Sunday, January 6, 2008

Unless you Become Like Children

“Truly, I say to you, unless you, unless you turn and become like children, you will never enter the kingdom of heaven. Whoever humbles himself like this child is the greatest in the kingdom of heaven.”—Matthew 18:3-4

I used to think that this passage was a call to innocence. It seems perfectly logical. God is a holy God, and in order to enter the kingdom we must be perfectly holy. Children are sweet and seemingly innocent. Anyone who has spent any amount of time with an infant or toddler knows they are far from innocent. Romans tells us that “all have sinned and fall short of the glory of God,” including the adorable three month old baby (Romans 3:23). There is something far deeper going on here than Jesus saying “be sweet and innocent like this child.” He is calling us to be like children in their very nature.

Children, especially infants, are utterly dependent on everyone around them for their very existence. If a newborn is not fed every day by his mother, he will not live. If a toddler is not bathed, she will never think to be clean on her own. If a five year old is not sent to kindergarten, he will never know that learning to read and write is essential. As we grow older we move into independence, but that is not what Jesus is calling us to as believers. He is calling us back to our childhood, and reminding us of our complete dependence on the Father.

Children are also extremely trusting. You never have to tell your eight-year old that food will be in the cupboard when she gets home from school, she simply believes in your provision. In the same way the little boy so quickly offers to be thrown into the air and caught by his father. He simply believes and trusts that his father will keep him safe. As a little girl I was always less afraid at night when I knew my dad was home. I could sleep more soundly knowing that he was in the room right next to me.

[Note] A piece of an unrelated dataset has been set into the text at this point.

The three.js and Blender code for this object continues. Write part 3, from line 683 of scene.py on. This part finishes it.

As we grow into adulthood we have this notion that complete freedom and independence is a given, a right of passage. And we live in a culture that thrives on personal autonomy and independence. As a friend of mine preached recently, we have a longing to be independent. We don’t want help, but Jesus is telling us that if we aren’t like little children, utterly dependent on the Father for life and salvation, we will not enter the Kingdom. That is a staggering thought.

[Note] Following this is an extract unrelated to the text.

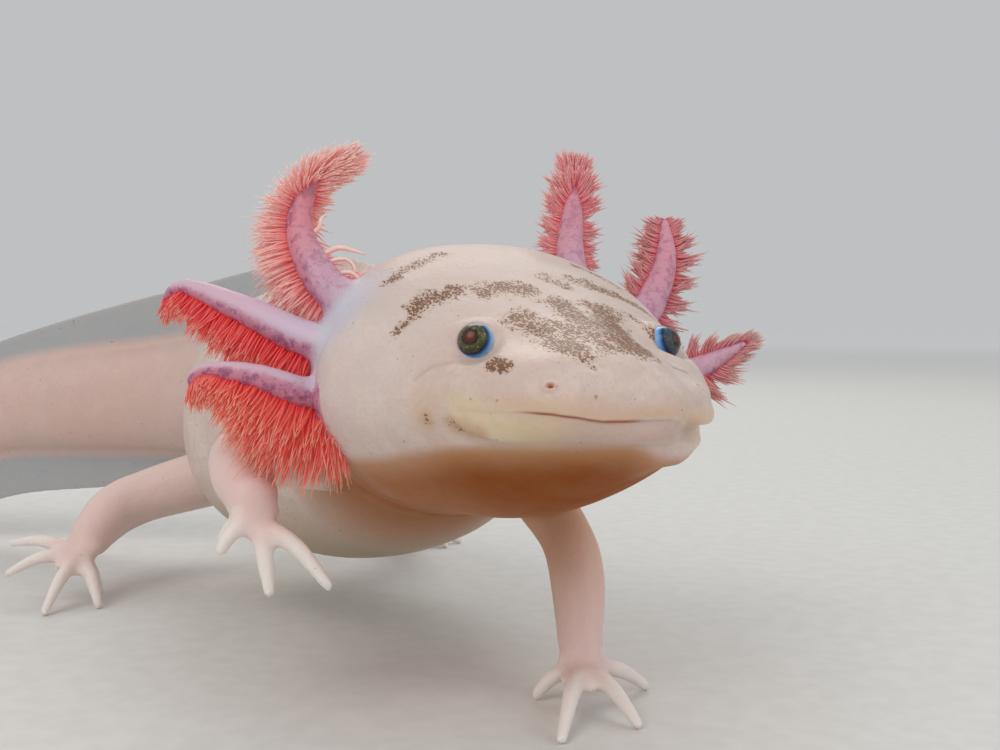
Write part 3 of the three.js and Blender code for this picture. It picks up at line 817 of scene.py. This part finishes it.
class Wire:
    """A socket in a material. Sums on it add Math nodes, and node() adds any other node."""

    def __init__(self, tree, socket=None):
        self.tree = tree
        self.socket = socket

    def node(self, kind, settings, inputs, output=0):
        made = self.tree.nodes.new("ShaderNode" + kind)
        for name, value in settings.items():
            if name == "stops":
                ramp = made.color_ramp
                while len(ramp.elements) < len(value):
                    ramp.elements.new(0.5)
                for element, (position, colour) in zip(ramp.elements, value):
                    element.position = position
                    element.color = colour
            else:
                setattr(made, name, value)
        for name, value in inputs.items():
            if isinstance(value, Wire):
                self.tree.links.new(value.socket, made.inputs[name])
            else:
                made.inputs[name].default_value = value
        return Wire(self.tree, made.outputs[output])

    def maths(self, operation, *values):
        return self.node("Math", {"operation": operation}, dict(enumerate(values)))

    def __add__(self, other):
        return self.maths("ADD", self, other)

    __radd__ = __add__

    def __sub__(self, other):
        return self.maths("SUBTRACT", self, other)

    def __rsub__(self, other):
        return self.maths("SUBTRACT", other, self)

    def __mul__(self, other):
        return self.maths("MULTIPLY", self, other)

    __rmul__ = __mul__

    def ramp(self, low, high):
        """0 below low, 1 above high, smooth between."""
        limits = {"From Min": low, "From Max": high}
        return self.node("MapRange", {"interpolation_type": "SMOOTHSTEP"}, {"Value": self, **limits})

    def mix(self, colour, other):
        """colour where this is 0, other where it is 1."""
        return self.node("Mix", {"data_type": "RGBA"}, {0: self, 6: colour, 7: other}, 2)

    def noise(self, place, scale, detail=2.0, roughness=0.5):
        inputs = {"Vector": place, "Scale": scale, "Detail": detail, "Roughness": roughness}
        return self.node("TexNoise", {}, inputs)

    def attribute(self, name):
        return self.node("Attribute", {"attribute_name": name}, {}, 2)

    def into(self, surface, name):
        """Feeds this to a socket of a surface."""
        self.tree.links.new(self.socket, surface.inputs[name])


def material(name, **constants):
    """A material with a plain surface, as (material, wire, surface)."""
    made = bpy.data.materials.new(name)
    made.use_nodes = True
    surface = made.node_tree.nodes["Principled BSDF"]
    for socket, value in constants.items():
        surface.inputs[socket.replace("_", " ")].default_value = value
    return made, Wire(made.node_tree), surface


def paint(mesh, name, values):
    layer = mesh.attributes.new(name, "FLOAT", "POINT")
    layer.data.foreach_set("value", np.asarray(values, np.float32))


FRECKLES = [  # clusters of brown grains on the crown and cheek: from, to, half width, strength
    ((-29.2, -13.6, 46.6), (-31.6, -7.1, 49.7), 0.9, 0.9),
    ((-22.6, -13, 44), (-22.5, -9.2, 45.4), 1.1, 0.95),
    ((-21.2, -6.0, 45.6), (-20.6, -1.8, 46.0), 1.35, 1.05),
    ((-23.3, 2.1, 46.9), (-21, 3.3, 45.8), 0.9, 0.8),
    ((-23.3, 6, 46.6), (-22.4, 7.9, 45.8), 1.2, 0.9),
    ((-22.4, 7.9, 45.8), (-21.3, 12.9, 43.4), 1.0, 0.95),
    ((-14.4, -5.7, 43.2), (-11.2, -4.2, 42.3), 1.5, 1.0),
    ((-17.2, -0.3, 44.4), (-13.8, 0.1, 43.2), 1.4, 1.0),
    ((-13.8, 0.1, 43.2), (-8.4, -0.4, 41.6), 1.6, 1.0),
    ((-16.1, 4.3, 43.7), (-11.1, 2.7, 42.2), 1.5, 1.15),
    ((-11.1, 2.7, 42.2), (-5.8, 2.0, 40.6), 1.7, 1.3),
    ((-8.4, -5.2, 41.1), (-4.9, -4.2, 40.0), 1.4, 1.0),
    ((-9.6, -2.6, 41.6), (-6.2, -1.2, 40.6), 1.4, 1.0),
    ((-22, -16.1, 41.2), (-21.6, -14.4, 42.6), 0.5, 0.85),
    ((-8.8, -11.2, 38.8), (-7.8, -10.9, 38.6), 0.66, 1.5),
    ((-26, 12, 46), (-29, 9, 48.6), 0.9, 0.75),
    ((-12, 9, 42), (-16, 8, 44), 0.8, 0.75),
    ((-45, 3, 50.6), (-47, 4.5, 50), 1.2, 0.65),
    ((-53, -6, 49.2), (-54, -4, 49.4), 0.9, 0.6),
    ((-15.2, -15.5, 33.4), (-15.0, -15.4, 33.0), 0.55, 0.62),
    ((-12.0, -14.1, 32.9), (-11.2, -13.8, 32.6), 0.6, 0.6),
]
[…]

We can’t enter the kingdom unless we are like children because there is no room for self-sufficiency where Christ reigns as king. It is quite humbling to admit that we are incapable of taking care of ourselves. I spend more time attempting to do things too difficult for me, when I very easily could have just asked for help and been done quicker. The Bible has a word for this. Pride, and we are all dripping with it. But, we are grafted into a family where God is our Father. In a family, children believe that their father will protect and provide for them. When I was a little girl I never was fearful that my dad wouldn’t be there to protect me if I was scared, and I never questioned his ability to provide food for our table. Yet so often I find myself worrying about whether or not my perfect, heavenly Father will provide the food for my table now. This is pride and unbelief in the sovereign purposes of our great God.

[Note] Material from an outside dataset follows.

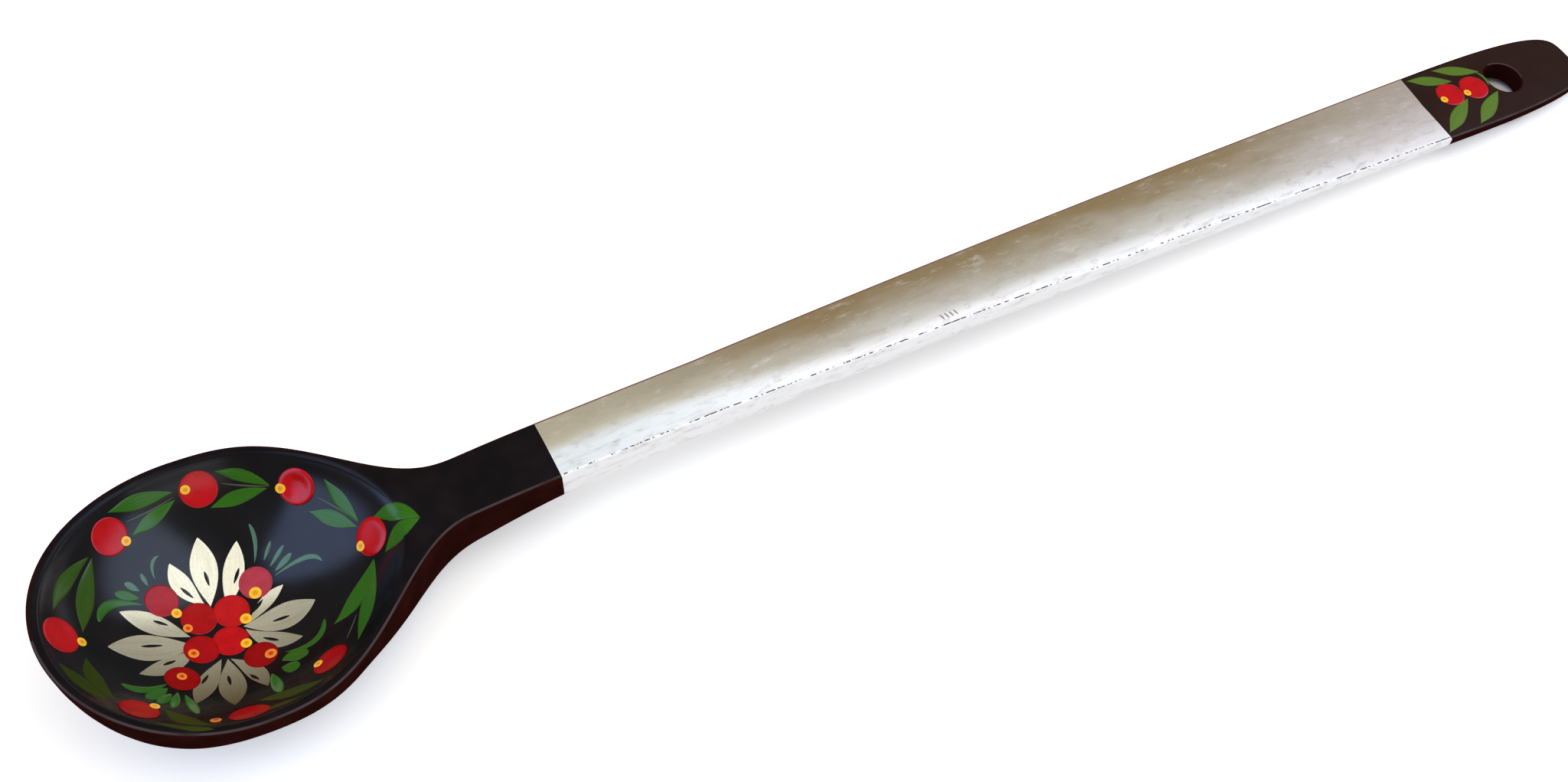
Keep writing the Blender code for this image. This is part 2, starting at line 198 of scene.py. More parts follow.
# %% The top and the underside
EDGE_ROUND = 0.0007
HANDLE_CROWN = 0.0015
HOLLOW_EDGE_SOFT = 0.0022
BELLY_EDGE_SOFT = 0.0003


def smooth_min(a, b, soft):
    """The lower of two heights, with the corner between them rounded off."""
    near = max(soft - abs(a - b), 0.0) / soft
    return min(a, b) - near * near * soft / 4


def top_height(x, y):
    """Height of the upper face: rim, hollow, flat neck and crowned handle."""
    across = clamp(abs(y) / max(half_width(x) - EDGE_ROUND, EDGE_ROUND))
    rounding = end_rounding(x)
    if rounding:
        across = clamp(abs(y) / (GRIP_WIDTH / 2 - EDGE_ROUND))
    crown = HANDLE_CROWN * ease((x - BOWL_RUN_OUT) / NECK_LENGTH)
    level = edge_height(x) + crown * (1 - across ** 2) * (1 - rounding ** 2)
    if x > BOWL_RUN_OUT:
        return level
    inside = hollow_level(x, y)
    hollow = edge_height(x) - HOLLOW_DEPTH * math.copysign(abs(inside) ** HOLLOW_WALL, inside)
    return smooth_min(level, hollow, HOLLOW_EDGE_SOFT)


def under_height(x, across):
    """Height of the underside at a share of the way from the middle to the side."""
    power = squareness(x)
    down = (1 - clamp(across) ** power) ** (1 / power)
    height = edge_height(x) - EDGE_ROUND - max(keel_depth(x) - EDGE_ROUND, 0.0) * down
    return -smooth_min(-height, 0.0, BELLY_EDGE_SOFT)


print("depth of the hollow in mm:", round((edge_height(0) - top_height(0, 0)) / MM, 1))

# %% [markdown]
# ## Black lacquer
# The ground of the whole spoon is black lacquer, rubbed smooth and varnished. On the real thing
# it is mirror-bright in the hollow, where the varnish pools, silkier on the flat rim, and thin and
# dull underneath, where the dark red undercoat shines through. Along the top edges on the -Y side,
# and round the side of the hole that faces the light, the lacquer is grey: rubbed wear, lightened
# further as a painted highlight. So we make one finish for each region, with faint waves in the
# surface so that reflections look hand-made. The hollow's gloss fades towards one wall in steps too
# small to see. Each finish is a small tree of nodes, and a few helpers keep it readable.

# %% Helpers that make and join nodes
def new_finish(name, colour, roughness, metallic=0.0, gloss=0.5):
    """A principled finish with constant values to start from."""
    material = bpy.data.materials.new(name)
    material.use_nodes = True
    shader = material.node_tree.nodes["Principled BSDF"]
    shader.inputs["Base Color"].default_value = (*colour, 1.0)
    shader.inputs["Roughness"].default_value = roughness
    shader.inputs["Metallic"].default_value = metallic
    shader.inputs["Specular IOR Level"].default_value = gloss
    return material, shader


def link(material, value, socket):
    """Link a socket into another, or set a plain value on it."""
    if isinstance(value, bpy.types.NodeSocket):
        material.node_tree.links.new(value, socket)
    else:
        socket.default_value = value


def add(material, kind, inputs=None, **settings):
    """Add a node, set its options, and set or link its inputs."""
    node = material.node_tree.nodes.new("ShaderNode" + kind)
    for option, value in settings.items():
        setattr(node, option, value)
    for socket, value in (inputs or {}).items():
        link(material, value, node.inputs[socket])
    return node


def maths(material, operation, *values):
    """The outcome of one sum on sockets and plain numbers."""
    return add(material, "Math", dict(enumerate(values)), operation=operation).outputs[0]


print("materials before the first finish:", len(bpy.data.materials))

# %% Helpers for patterns and mixtures
def coordinate(material, axis):
    """How far along X, Y or Z of the object a point lies."""
    where = add(material, "TexCoord").outputs["Object"]
    return add(material, "SeparateXYZ", {"Vector": where}).outputs[axis]


def noise(material, scale, detail=2.0, rough=0.5, where=None):
    """Cloudy noise on the object or another map, with one scale, or one along each axis."""
    scale = scale if isinstance(scale, tuple) else (scale, scale, scale)
    where = where or add(material, "TexCoord").outputs["Object"]
    where = add(material, "Mapping", {"Vector": where, "Scale": scale}).outputs["Vector"]
    return add(material, "TexNoise", {"Vector": where, "Scale": 1.0, "Detail": detail,
                                      "Roughness": rough}).outputs["Fac"]


def ramp(material, value, low, high, out_low=0.0, out_high=1.0, shape="SMOOTHSTEP"):
    """Map a value from one range to another, gently unless the shape is LINEAR."""
    node = add(material, "MapRange", {"Value": value, "From Min": low, "From Max": high,
                                      "To Min": out_low, "To Max": out_high},
               interpolation_type=shape)
    return node.outputs["Result"]


def blend(material, share, first, second):
    """Mix two colours."""
    node = add(material, "Mix", {"Factor": share}, data_type="RGBA")
    for value, socket in ((first, node.inputs[6]), (second, node.inputs[7])):
        link(material, (*value, 1.0) if isinstance(value, tuple) else value, socket)
    return node.outputs[2]


def bump(material, shader, height, strength, distance):
    """Raise the finish by a height between 0 and 1, over a real distance in metres."""
    node = add(material, "Bump", {"Height": height, "Strength": strength, "Distance": distance})
    link(material, node.outputs["Normal"], shader.inputs["Normal"])


print("patterns are measured from the object's own origin")

# %% The regions of lacquer
CLOUDS = 160
PATCHES = 70
WAVES = 220
WAVE_HEIGHT = 0.00002
DULL_WALL = (-0.031, -0.014)


def lacquer(name, colour, tint, roughness, gloss, worn=0.0):
    """Black lacquer with faint waves; worn is how much rougher it gets on the -Y wall."""
    material, shader = new_finish(name, colour, roughness, gloss=gloss)
    cloud = ramp(material, noise(material, CLOUDS, 3.0), 0.35, 0.75)
    link(material, blend(material, cloud, colour, tint), shader.inputs["Base Color"])
    uneven = ramp(material, noise(material, PATCHES), 0.3, 0.7, roughness * 0.85, roughness * 1.2)
    rubbed = ramp(material, coordinate(material, "Y"), *DULL_WALL, worn, 0.0)
    link(material, maths(material, "ADD", uneven, rubbed), shader.inputs["Roughness"])
    bump(material, shader, noise(material, WAVES, 1.0), 0.25, WAVE_HEIGHT)
    return material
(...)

We must become like children because we must admit that we cannot do anything apart from the hand of our heavenly Father. We also must believe in the provision and protection of a perfect Father, who will never disappoint us, never abandon us, and never hurt us. Our theology of God has everything to do with our every day lives.

So, as we seek to become like children, let us look first to Christ because it is by him that we are made sons of God. But let us also look to the little children in our churches. Maybe, just maybe, we will learn something theological.